Neville wrote a great blog post today on creating a slogan.  You should go read it here.  I wanted to expand on this a little and provide an example.

No one is better at tag-lines than politicians

A few years ago I was watching a documentary called Our brand is crisis.  This documentary provides a behind the scenes look at the very best political strategists and how they frame their message to connect with voters.

One of the things they talk about is the slogan or central message.  This is the same team that came up with the “Hope and Change” slogan that was so central to the Obama campaign.

The idea is that we take a whole bunch of complicated issues, with complicated solutions, and we condense all that into a nice simple slogan or tagline.  The purpose of that tag-line is to provide a single idea or feeling that people can focus on, so that when they think of our company, they aren’t thinking about all those complications, random facts, or potentially negative qualities.  Instead, they think of that one idea, and if we do our homework, that idea is the one thing that motivates people to accept our offer.

Then, we take that idea and we repeat it over and over again.

The idea is not to sound clever.  Clever doesn’t sell.  Our objective is focus.

So if you think about “hope and change,” you’re not thinking about:

  • Is this politician trustworthy?
  • Do they have a track record of delivering on their promises?
  • Are their views the same as mine?

Instead this idea focuses us on our problems, making us feel the pain of those problems.  Because it’s simple and vague, any problem you have fits within this frame.  This drives us to seek a solution to the discomfort we experience and erases all those other issues that might distract us.

A tag-line example

My client’s website was a disorganized mess.  With 500 or so blog posts on a variety of subjects there was little chance you would happen to find the one post that had the solution to your problem.

So first we started with the tag line, which was a bunch of random nonsense about performance enhancement.

We needed something to take those 500 blog posts and condense them into a few words.  This became “Eat.  Train.  Recover.”

Then we took that framework and organized the rest of the site around it.  So navigation was split into those three broad categories with subcategories below that along with the usual products page.  Then we created a page for eat, train, and recover with links to all the best content in each of those areas along with free downloads.

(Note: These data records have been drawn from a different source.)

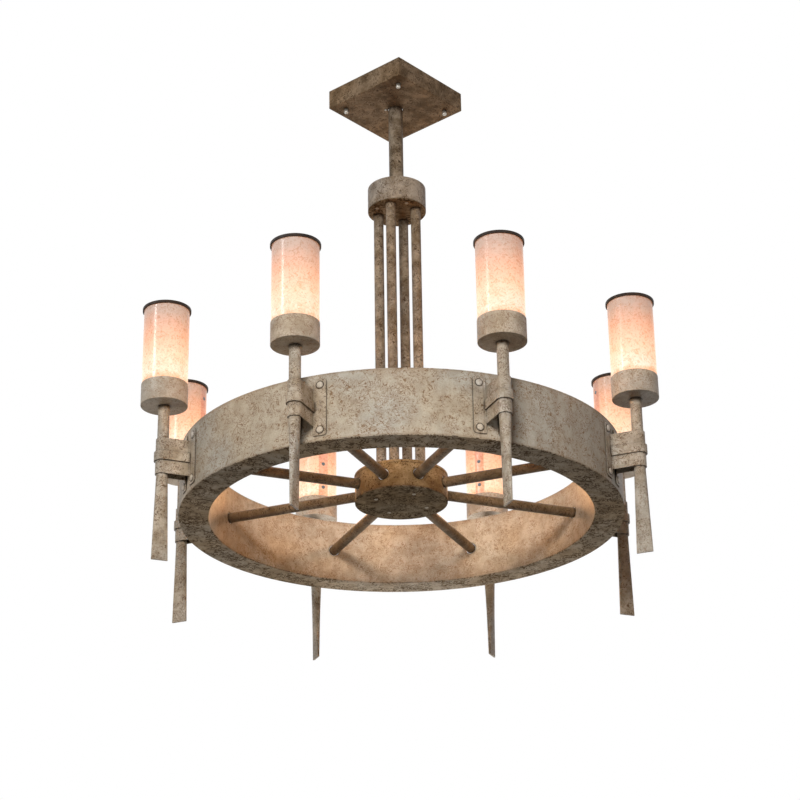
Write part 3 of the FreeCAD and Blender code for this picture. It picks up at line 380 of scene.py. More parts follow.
def dome(radius, height, rows=9, power=1.0):
    """A round head's profile. From its top at q = 0 to its edge at a right angle it is
    (R sin q, H (cos q)^power)."""
    q = np.linspace(0, 1, rows) * math.pi / 2
    return np.column_stack([radius * np.sin(q), height * np.cos(q) ** power])


def plate_screws(name, level, circle, node_name):
    """Four round heads below a plate, each with a cross-shaped recess: a dip of depth d e^(-n^4), where n is
    the distance from the nearer of two crossing lines over the recess's half width."""
    r, height = dome(SCREW_HEAD, SCREW_RISE, power=0.8).T[:, :, None]
    angle = np.linspace(0, TURN, SCREW_COLUMNS + 1)
    x, y = r * np.cos(angle), r * np.sin(angle)
    n = np.minimum(np.abs(x), np.abs(y)) / (RECESS_HALF_WIDTH * SCREW_HEAD)
    dip = RECESS_DEPTH * np.exp(-n ** 4) * (r < RECESS_REACH * SCREW_HEAD)
    head = np.stack([x, y, dip - height], axis=-1)
    face = turned([(SCREW_HEAD, 0), (0, 0)], SCREW_COLUMNS)
    heads = [stood(part, circle, HANGER_TURN + (k + 0.5) * TURN / HANGERS, level)
             for k in range(HANGERS) for part in (head, face)]
    fitted(surface(name, heads, 50), plate_steel, "bright_hardware", "frame", node_name)


def rubbed_steel(name, bright, dull, metallic=0.8):
    """Steel with a fine cloud of tarnish on it, and painted shade around the foot of each head."""
    material, tree, shader = finish(name)
    tarnish = noise(tree, 420, 4)
    colour = ramp(tree, tarnish, (0.35, dull), (0.6, bright))
    feed(shader, Base_Color=corner_shaded(tree, colour, (0.02, 0.015, 0.01), 0.003, 0.45, 0.85), Metallic=metallic,
         Roughness=ramp(tree, tarnish, (0.3, 0.5), (0.7, 0.28)))
    return material


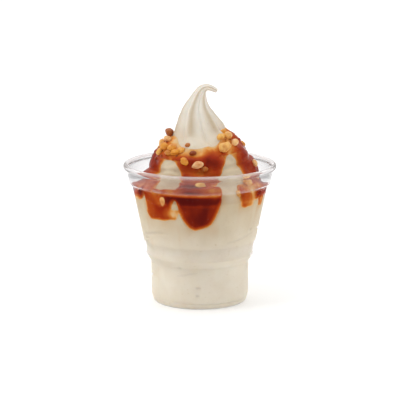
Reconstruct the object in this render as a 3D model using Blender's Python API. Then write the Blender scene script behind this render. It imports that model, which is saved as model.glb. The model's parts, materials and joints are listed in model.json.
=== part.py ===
"""Caramel sundae: soft-serve ice cream in a clear stepped cup, with caramel sauce and chopped peanuts.

Metres, +Z up. The origin is the centre of the ring that the cup stands on, and -Y is the front.
An angle is in degrees round the cup, 0 at the front and rising towards +X, the right-hand side.
A height along the ice cream is measured on its spine, which is upright and bends over at the tip.
"""

import math
import random

import bmesh
import bpy
import numpy as np
from mathutils import Euler, Matrix, Vector

MM = 0.001
GAP = 0.3 * MM  # between two pieces that touch

# The cup: outside radius and height at each corner of the wall, and how round that corner is
CUP_HEIGHT = 84 * MM
RIM_RADIUS = 46 * MM
WALL = 0.6 * MM
CUP_SIDES = 40
LIP_ROUND = 1.6 * MM
STEP_CLEARANCE = 2.6 * MM
RECESS = (23.5 * MM, 1.4 * MM)
FOOT_INSIDE = (24.6 * MM, 0.0)
FOOT_OUTSIDE = (27.8 * MM, 0.0)
LOWER_WALL_FOOT = (29.2 * MM, 5.0 * MM)
LOWER_WALL_TOP = (29.5 * MM, 25.0 * MM)
LEDGE = (33.0 * MM, 30.5 * MM)
UPPER_WALL_FOOT = (33.5 * MM, 36.5 * MM)
UPPER_WALL_TOP = (40.6 * MM, 71.0 * MM)
COLLAR_FOOT = (42.5 * MM, 72.8 * MM)
COLLAR_TOP = (44.0 * MM, 80.2 * MM)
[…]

Toss in a rotating banner and when someone hit the home page, they could instantly recognize what the site was about and they could instantly find the solutions to their problems.

Given that most of your traffic is going to be people who are non-experts, this framework is designed to get them up to speed as quick as possible.  We also got people deep into the site reading posts written over a long period of time, rather than just the last 10 posts on the front page.

As a result no one is asking:

  • Does this guy actually train anyone?
  • Does he know what he’s talking about?
  • But what about this special circumstance or exception?
  • Is this going to work?

Instead it focuses readers on the three things they have control over.  What to eat, how to train, and how to recover from that training.  Once we have you reading deep into the site, the content will win you over.  We just need to capture you for long enough to demonstrate value.

It’s not about the tag-line

One of the things that’s important to note here is that framing your tag line is more important for you than it is for your readers.

Going through the process of focusing your message, deciding who you are targeting, identifying their problem, and developing your offer should change how you approach your business.  This is more important than the handful of words under your logo.

In-fact, in my fitness example here, we removed the usual wordpress tagline under the logo and replaced it with an “as featured in” line with logos from magazines my client had written in.  Because the tag line was weaved into the navigation and the organization of the site, there was no need for it.  “As featured in” out performed it on bounce rate.

Framing the problem

Neville provides a good example in the comments.  Someone asks for a real estate example.

Most real estate agents are looking for some generic version of “I sell houses.”  Neville automatically focuses his slogan on investors looking for a real estate agent.  “The Investors Choice.”  This subtle change is where the magic lies.  He has conveyed why you should pick him over another agent in only three words.  He specializes in investors.

To get this type of precision, we must think through these types of questions:

  • Who is my client?
  • What is the problem is my client facing?
  • How do I solve that problem?
  • What is unique about my offer?

Are you a real estate agent for first time home buyers, investors, farmers?  Do you specialize in commercial real estate, apartments, single family homes, rehabs, etc.

Commercial real estate has a different set of problems than first time home buyers.  How do you position yourself as someone uniquely suited to address that exact problem?

Once you have a clear picture of your clients, you can articulate their needs, and you have framed your offer and tag-line, you can then weave it into everything you do.

If you’ve targeted a specific customer, you can use your navigation to address their exact questions, problems, etc.

You’re going to write about their problems, the solutions to those problems, and so on, rather than the generic “I will sell your house” or “bla bla bla is on sale this week.”

The tagline becomes more than text, it is a lens through which you focus your efforts.